=== Task input ===

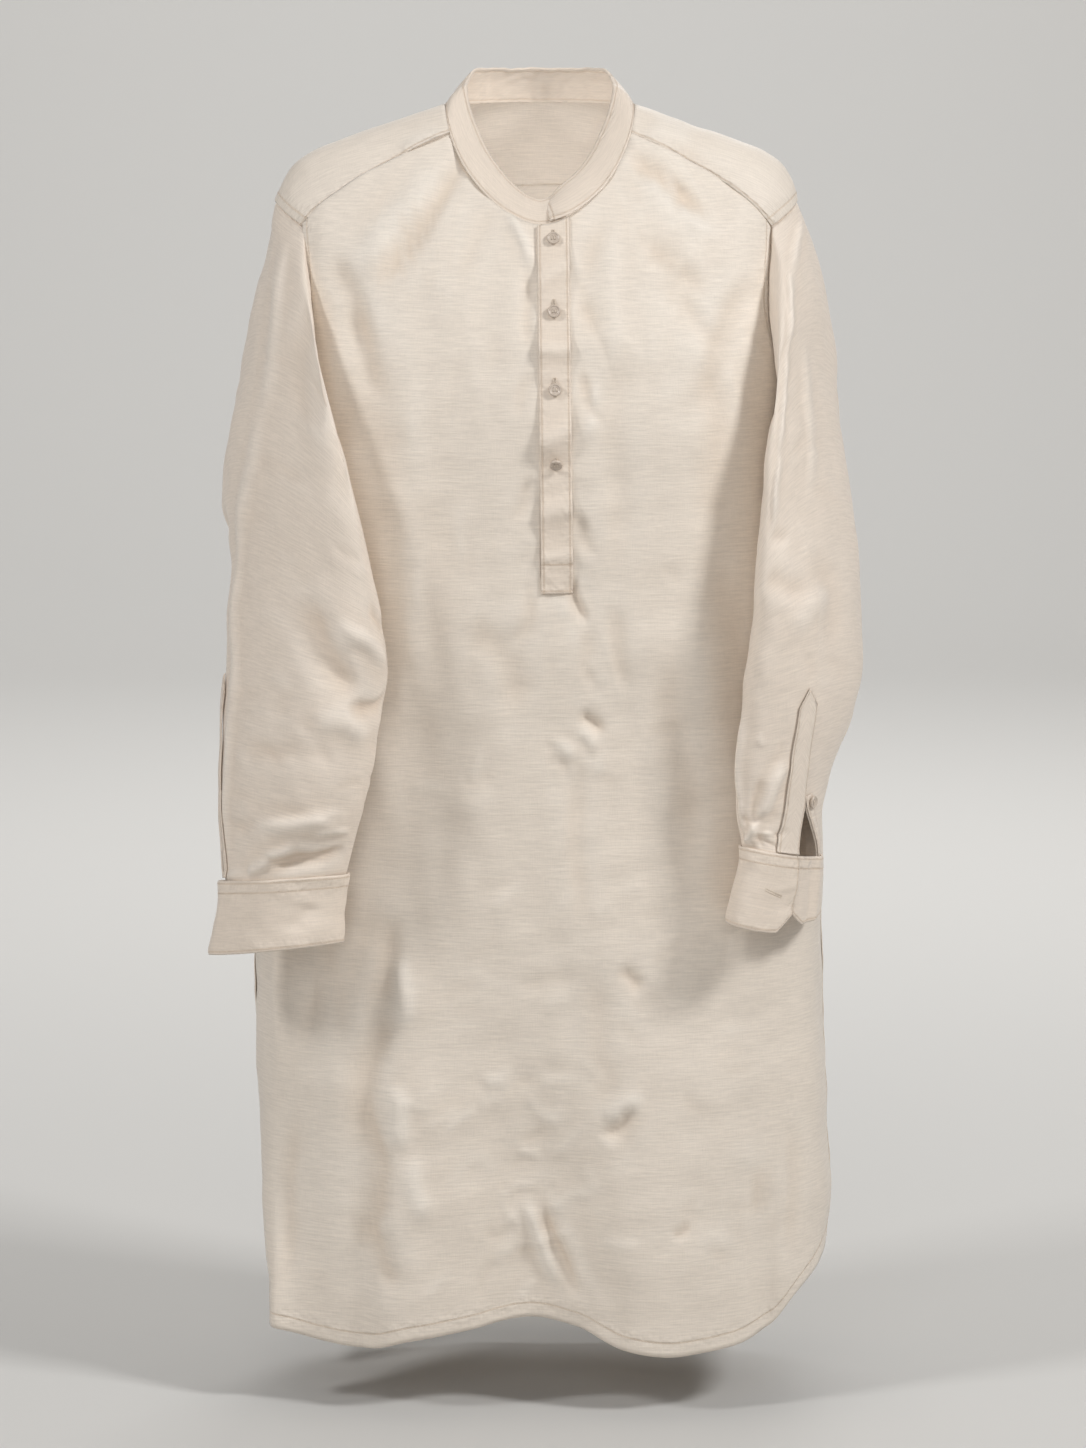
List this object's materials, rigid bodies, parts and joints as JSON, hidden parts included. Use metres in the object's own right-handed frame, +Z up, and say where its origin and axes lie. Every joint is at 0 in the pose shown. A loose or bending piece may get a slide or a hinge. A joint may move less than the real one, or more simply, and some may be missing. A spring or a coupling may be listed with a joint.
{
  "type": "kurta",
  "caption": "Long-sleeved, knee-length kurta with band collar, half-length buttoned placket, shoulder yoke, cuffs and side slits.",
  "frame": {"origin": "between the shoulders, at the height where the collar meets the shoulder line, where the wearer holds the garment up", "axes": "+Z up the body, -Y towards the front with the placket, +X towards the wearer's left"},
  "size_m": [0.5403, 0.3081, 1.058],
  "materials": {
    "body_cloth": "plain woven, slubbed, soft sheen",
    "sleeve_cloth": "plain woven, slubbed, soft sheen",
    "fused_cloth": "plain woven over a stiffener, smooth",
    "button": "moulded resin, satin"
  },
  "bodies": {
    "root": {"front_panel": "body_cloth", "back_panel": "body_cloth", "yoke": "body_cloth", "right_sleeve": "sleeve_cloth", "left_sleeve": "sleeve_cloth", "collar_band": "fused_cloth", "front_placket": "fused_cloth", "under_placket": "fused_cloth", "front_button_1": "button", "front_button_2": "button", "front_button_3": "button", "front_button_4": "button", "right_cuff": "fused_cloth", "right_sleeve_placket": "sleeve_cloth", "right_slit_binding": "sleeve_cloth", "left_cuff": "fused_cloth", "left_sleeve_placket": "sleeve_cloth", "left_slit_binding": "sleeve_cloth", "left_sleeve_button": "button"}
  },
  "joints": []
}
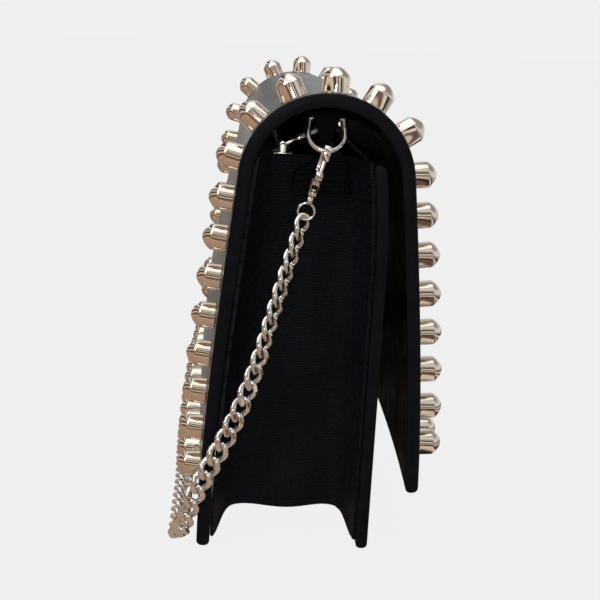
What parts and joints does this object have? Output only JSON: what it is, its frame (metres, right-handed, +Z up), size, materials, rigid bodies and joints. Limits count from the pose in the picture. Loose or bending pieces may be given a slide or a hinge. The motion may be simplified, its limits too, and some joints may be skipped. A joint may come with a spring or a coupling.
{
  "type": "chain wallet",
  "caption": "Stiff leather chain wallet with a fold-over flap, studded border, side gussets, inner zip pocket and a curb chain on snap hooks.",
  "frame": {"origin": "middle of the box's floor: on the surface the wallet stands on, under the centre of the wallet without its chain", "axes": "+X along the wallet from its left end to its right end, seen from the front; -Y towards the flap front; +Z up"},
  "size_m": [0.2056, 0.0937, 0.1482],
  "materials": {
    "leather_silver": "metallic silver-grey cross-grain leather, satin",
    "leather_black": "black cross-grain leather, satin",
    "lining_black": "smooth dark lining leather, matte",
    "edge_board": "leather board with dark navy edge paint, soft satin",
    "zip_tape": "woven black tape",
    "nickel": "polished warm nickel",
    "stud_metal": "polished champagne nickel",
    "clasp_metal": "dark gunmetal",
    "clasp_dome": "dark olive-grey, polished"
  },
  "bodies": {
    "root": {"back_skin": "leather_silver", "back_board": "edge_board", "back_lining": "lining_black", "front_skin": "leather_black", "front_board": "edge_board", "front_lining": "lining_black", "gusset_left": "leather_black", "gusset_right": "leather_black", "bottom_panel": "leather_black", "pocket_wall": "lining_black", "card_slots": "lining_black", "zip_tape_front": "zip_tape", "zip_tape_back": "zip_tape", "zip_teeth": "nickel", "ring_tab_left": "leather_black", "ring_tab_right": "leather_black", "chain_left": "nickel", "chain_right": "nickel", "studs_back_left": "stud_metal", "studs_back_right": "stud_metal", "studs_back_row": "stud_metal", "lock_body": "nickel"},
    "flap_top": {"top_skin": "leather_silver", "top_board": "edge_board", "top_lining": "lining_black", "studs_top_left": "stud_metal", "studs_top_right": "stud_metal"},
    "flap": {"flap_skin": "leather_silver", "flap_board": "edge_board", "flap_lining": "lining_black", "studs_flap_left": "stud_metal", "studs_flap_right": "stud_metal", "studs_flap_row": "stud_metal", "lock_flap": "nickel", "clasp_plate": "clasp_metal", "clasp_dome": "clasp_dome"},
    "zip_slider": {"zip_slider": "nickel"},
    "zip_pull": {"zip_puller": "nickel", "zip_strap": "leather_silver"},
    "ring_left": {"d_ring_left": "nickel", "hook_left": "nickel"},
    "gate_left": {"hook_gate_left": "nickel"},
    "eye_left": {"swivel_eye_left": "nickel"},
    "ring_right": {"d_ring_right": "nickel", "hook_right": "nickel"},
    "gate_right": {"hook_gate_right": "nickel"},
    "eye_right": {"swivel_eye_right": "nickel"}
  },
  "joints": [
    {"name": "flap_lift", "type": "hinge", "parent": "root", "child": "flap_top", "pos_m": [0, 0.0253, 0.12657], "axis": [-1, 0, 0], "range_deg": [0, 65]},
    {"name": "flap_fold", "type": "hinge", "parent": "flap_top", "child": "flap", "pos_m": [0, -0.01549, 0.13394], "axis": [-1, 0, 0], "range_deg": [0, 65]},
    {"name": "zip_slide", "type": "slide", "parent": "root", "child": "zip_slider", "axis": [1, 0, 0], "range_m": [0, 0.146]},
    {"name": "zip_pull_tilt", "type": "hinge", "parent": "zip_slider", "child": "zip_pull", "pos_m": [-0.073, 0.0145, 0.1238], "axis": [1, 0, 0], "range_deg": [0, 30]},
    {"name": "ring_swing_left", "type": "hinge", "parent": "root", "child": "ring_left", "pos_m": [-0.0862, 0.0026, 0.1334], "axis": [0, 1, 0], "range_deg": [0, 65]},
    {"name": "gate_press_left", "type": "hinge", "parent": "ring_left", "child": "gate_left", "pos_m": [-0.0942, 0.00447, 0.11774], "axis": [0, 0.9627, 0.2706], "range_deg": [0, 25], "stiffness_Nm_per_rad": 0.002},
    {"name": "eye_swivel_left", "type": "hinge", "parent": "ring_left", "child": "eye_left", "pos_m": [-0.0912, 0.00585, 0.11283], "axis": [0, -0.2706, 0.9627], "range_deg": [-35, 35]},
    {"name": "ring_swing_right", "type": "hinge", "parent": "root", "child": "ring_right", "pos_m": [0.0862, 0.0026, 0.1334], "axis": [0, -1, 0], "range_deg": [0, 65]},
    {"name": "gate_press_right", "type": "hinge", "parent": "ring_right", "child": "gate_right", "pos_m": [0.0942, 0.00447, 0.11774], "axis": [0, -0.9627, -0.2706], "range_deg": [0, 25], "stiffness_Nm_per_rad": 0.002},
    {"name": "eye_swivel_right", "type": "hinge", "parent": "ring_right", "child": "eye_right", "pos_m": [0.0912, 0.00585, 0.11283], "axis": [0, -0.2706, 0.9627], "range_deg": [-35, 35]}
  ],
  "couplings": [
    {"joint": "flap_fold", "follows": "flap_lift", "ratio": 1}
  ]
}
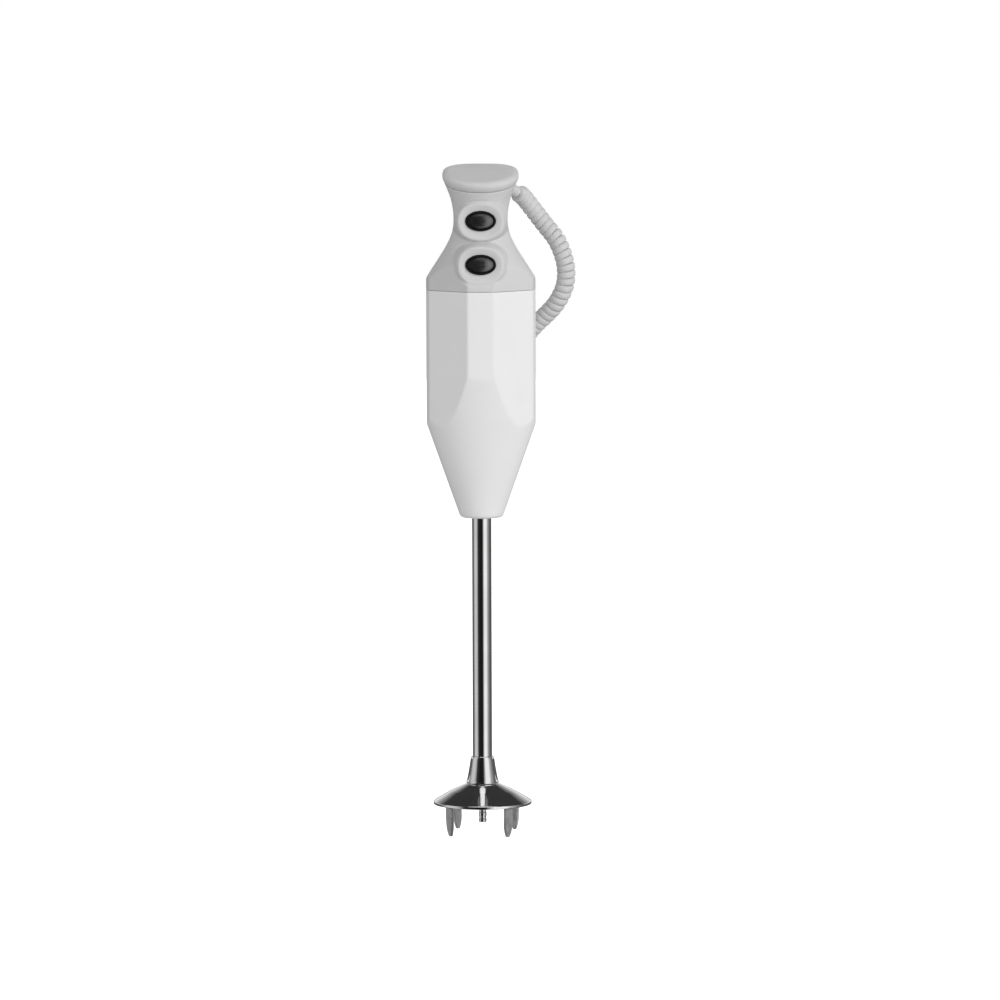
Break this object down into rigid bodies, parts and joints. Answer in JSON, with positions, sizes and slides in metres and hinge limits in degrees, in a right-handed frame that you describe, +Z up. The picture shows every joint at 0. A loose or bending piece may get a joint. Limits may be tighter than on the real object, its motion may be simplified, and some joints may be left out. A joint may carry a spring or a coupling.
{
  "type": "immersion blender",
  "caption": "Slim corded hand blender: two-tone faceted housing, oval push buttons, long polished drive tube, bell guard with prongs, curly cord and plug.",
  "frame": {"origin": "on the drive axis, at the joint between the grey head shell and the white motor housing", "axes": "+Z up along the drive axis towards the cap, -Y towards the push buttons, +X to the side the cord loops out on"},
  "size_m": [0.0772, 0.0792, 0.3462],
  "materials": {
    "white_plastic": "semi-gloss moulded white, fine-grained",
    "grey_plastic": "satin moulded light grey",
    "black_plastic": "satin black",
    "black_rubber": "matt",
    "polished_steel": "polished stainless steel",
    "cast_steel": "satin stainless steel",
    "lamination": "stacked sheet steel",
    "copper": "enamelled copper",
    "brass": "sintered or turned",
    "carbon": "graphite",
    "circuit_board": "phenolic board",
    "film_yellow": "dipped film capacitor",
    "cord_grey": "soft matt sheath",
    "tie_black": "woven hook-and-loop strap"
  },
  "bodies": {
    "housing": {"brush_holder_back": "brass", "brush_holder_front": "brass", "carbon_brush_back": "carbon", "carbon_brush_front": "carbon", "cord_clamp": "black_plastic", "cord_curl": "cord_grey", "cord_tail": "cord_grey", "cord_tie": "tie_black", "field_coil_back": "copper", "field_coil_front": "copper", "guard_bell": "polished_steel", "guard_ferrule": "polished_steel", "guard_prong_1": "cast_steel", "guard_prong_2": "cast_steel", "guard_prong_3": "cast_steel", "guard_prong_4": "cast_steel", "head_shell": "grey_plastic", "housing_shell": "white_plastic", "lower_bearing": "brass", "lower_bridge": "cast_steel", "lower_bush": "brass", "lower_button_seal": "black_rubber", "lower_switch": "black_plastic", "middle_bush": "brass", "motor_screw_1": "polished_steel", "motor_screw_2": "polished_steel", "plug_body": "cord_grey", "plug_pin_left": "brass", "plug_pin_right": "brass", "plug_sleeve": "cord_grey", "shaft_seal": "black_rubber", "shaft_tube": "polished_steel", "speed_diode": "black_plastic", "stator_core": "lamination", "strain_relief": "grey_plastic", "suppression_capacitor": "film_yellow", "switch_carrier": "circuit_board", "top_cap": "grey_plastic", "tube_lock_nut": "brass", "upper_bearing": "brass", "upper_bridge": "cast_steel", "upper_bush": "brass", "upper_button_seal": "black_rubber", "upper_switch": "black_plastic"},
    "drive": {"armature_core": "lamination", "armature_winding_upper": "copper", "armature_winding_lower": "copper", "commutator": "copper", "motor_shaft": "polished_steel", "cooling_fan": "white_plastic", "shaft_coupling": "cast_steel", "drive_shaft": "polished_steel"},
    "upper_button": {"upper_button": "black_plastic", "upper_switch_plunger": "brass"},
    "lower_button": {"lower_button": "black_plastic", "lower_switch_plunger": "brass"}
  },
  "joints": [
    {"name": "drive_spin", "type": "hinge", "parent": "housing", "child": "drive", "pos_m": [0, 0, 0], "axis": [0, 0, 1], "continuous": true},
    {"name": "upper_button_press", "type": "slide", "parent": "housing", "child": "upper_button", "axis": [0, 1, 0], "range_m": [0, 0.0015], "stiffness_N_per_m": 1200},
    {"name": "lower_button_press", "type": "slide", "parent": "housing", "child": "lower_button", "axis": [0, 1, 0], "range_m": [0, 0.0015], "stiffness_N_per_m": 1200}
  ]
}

===

To do: Find each line that has the word "this", then copy it out.

Answer:
List this object's materials, rigid bodies, parts and joints as JSON, hidden parts included. Use metres in the object's own right-handed frame, +Z up, and say where its origin and axes lie. Every joint is at 0 in the pose shown. A loose or bending piece may get a slide or a hinge. A joint may move less than the real one, or more simply, and some may be missing. A spring or a coupling may be listed with a joint.
What parts and joints does this object have? Output only JSON: what it is, its frame (metres, right-handed, +Z up), size, materials, rigid bodies and joints. Limits count from the pose in the picture. Loose or bending pieces may be given a slide or a hinge. The motion may be simplified, its limits too, and some joints may be skipped. A joint may come with a spring or a coupling.
Break this object down into rigid bodies, parts and joints. Answer in JSON, with positions, sizes and slides in metres and hinge limits in degrees, in a right-handed frame that you describe, +Z up. The picture shows every joint at 0. A loose or bending piece may get a joint. Limits may be tighter than on the real object, its motion may be simplified, and some joints may be left out. A joint may carry a spring or a coupling.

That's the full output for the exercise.